Write to W replicas, read from R replicas. W+R > N (replication factor): strong consistency. Otherwise: eventual. Tune: consistency vs. availability.

Examples

DynamoDB: AWS managed, distributed. Cassandra: distributed, eventual consistent. Riak: distributed, tunable consistency. All scale horizontally.

Hashing and Partitioning Strategies

Hash Functions

Properties: deterministic (same key -> same hash), uniform (all hashes equally likely), fast. Examples: MurmurHash, CityHash, SHA-1.

Range Partitioning

Partition by key range (a-m, n-z). Simple, but unbalanced (some ranges more data). Rebalancing complex.

Hash Partitioning

h(key) determines server. Balanced: uniform distribution. Rebalancing: consistent hashing reduces movement. Standard: hash partitioning.

Consistent Hashing

Ring: servers placed on circle. Key: find clockwise nearest server. Add server: affects only keys between previous and new. Minimal movement.

Virtual Nodes

Each server: multiple points on ring. Balances load: servers with more capacity get more virtual nodes. Flexibility: accommodate heterogeneous clusters.

Consistency and Replication

Replication Models

Master-slave: writes to master, replicate to slaves (read-only). Multi-master: any node accepts writes. Leaderless: quorum-based consistency.

Consistency Levels

Strong: all reads see latest write. Eventual: eventually consistent. Causal: preserve causality. Tune: consistency-availability trade-off.

Conflict Resolution

Concurrent writes diverge. Resolution: timestamp (last-write-wins), application-defined, vector clocks. Merge or pick.

Write Concerns

Unacknowledged: fast, risky. Acknowledged: one replica confirms. Majority: majority replicas confirm. Trade-off: speed vs. durability.

Consistency Tuning

Per-operation: choose consistency level. Strong: slower. Eventual: faster. Flexible: application requirements determine.

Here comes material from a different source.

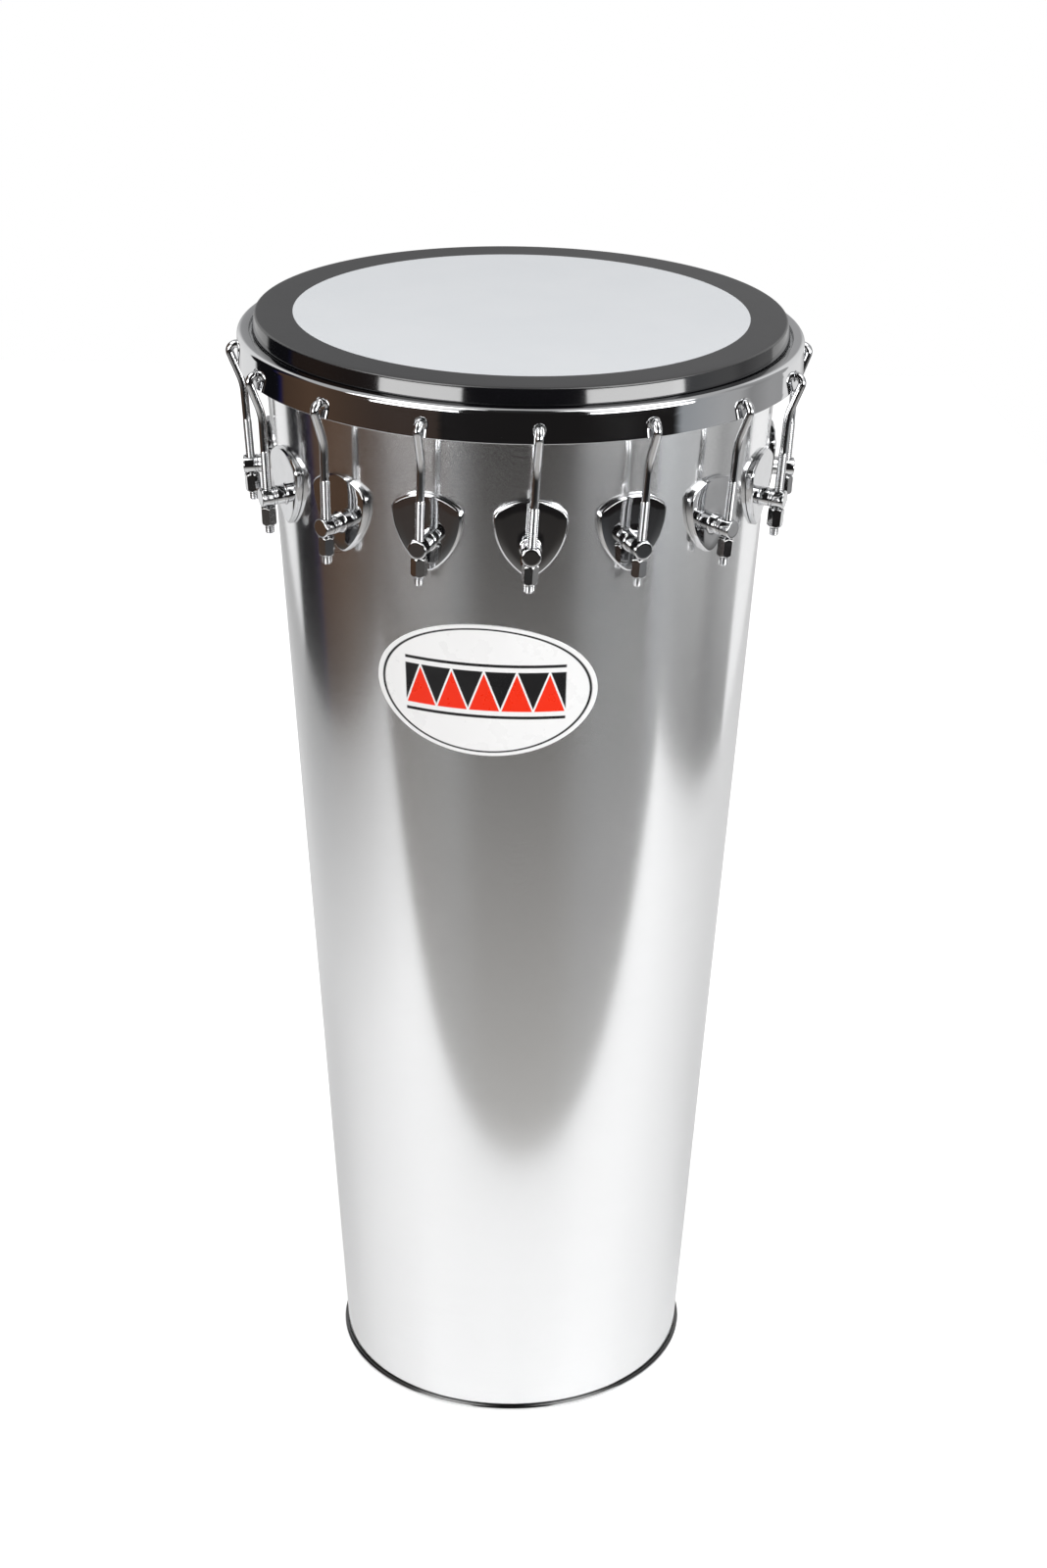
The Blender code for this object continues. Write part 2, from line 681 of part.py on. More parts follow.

Performance Characteristics

Access Time

In-memory: microseconds. Disk-based: milliseconds. Network: milliseconds (remote). Overall: network dominates in distributed.

Throughput

Single-threaded: thousands ops/sec. Multi-threaded: millions. Distributed: scale linearly with servers. Network bandwidth: bottleneck at scale.

Latency vs. Throughput

Latency: per-operation time. Throughput: operations per second. Different goals. Batch operations: improve throughput, increase latency. Trade-off.

Benchmarking

Measure: operations/sec, latency (p50, p99, p99.9). Under load: latency increases. Monitor: identify bottlenecks. Tune: optimize critical paths.

Scaling Limits

Network bandwidth: eventually saturated. Storage per server: RAM/disk full. Consistency: harder with more servers. Plan: understand scaling limits.

Popular Implementations

Redis

In-memory, rich data structures (lists, sets, hashes), pub/sub, persistence options (RDB, AOF). Fast, versatile. Standard caching/session store.

Memcached

Pure cache: in-memory, no persistence. Simple, fast, distributed. LRU eviction. Web applications: speed up databases.

DynamoDB

AWS managed, distributed, eventual consistent by default. Pay-per-request. Global tables: multi-region. Enterprise standard.

Cassandra

Distributed, highly available, tunable consistency. LSM trees, eventual consistent. Large scale: proven at scale. Operational complexity.

RocksDB

Embedded, high performance, LSM trees. Used in DynamoDB, CockroachDB. Library: integrate into applications. Not standalone server.

Real-World Applications

Caching

Speed up databases: cache frequent queries. Reduces load, improves latency. Application-managed: decide what to cache, TTL. Critical for performance.

Sessions

User login state: store in key-value. Fast access, shared across servers. TTL auto-logout. Distributed: multi-region sessions.

Real-Time Analytics

Counters, metrics: update frequently. Key-value fast increments. Leaderboards: sorted sets. Real-time dashboards depend on key-value speed.

Message Queues

Pub/sub, queues: Redis, Kafka. Decouple systems, handle spikes. Scalable, low-latency. Event-driven architectures.

Data Locality

Hot data in cache, cold on disk. Tier-based: fast/expensive (in-memory) for hot, slow/cheap (disk) for cold. Cost optimization.

References

  • DeCandia, G., et al. "Dynamo: Amazon's Highly Available Key-Value Store." Proceedings of SOSP, 2007.
  • Lakshman, A., and Malik, P. "Cassandra: A Decentralized Structured Storage System." Proceedings of ACM SIGOPS, 2010.
  • Dong, S., et al. "RocksDB: a High-Performance Embedded Database." 2013.
  • Kleppmann, M. "Designing Data-Intensive Applications: The Big Ideas Behind Reliable, Scalable, and Maintainable Systems." O'Reilly Media, 2017.
  • Karger, D., et al. "Consistent Hashing and Random Trees: Distributed Caching Protocols for Relieving Hot Spots on the World Wide Web." Proceedings of ACM STOC, 1997.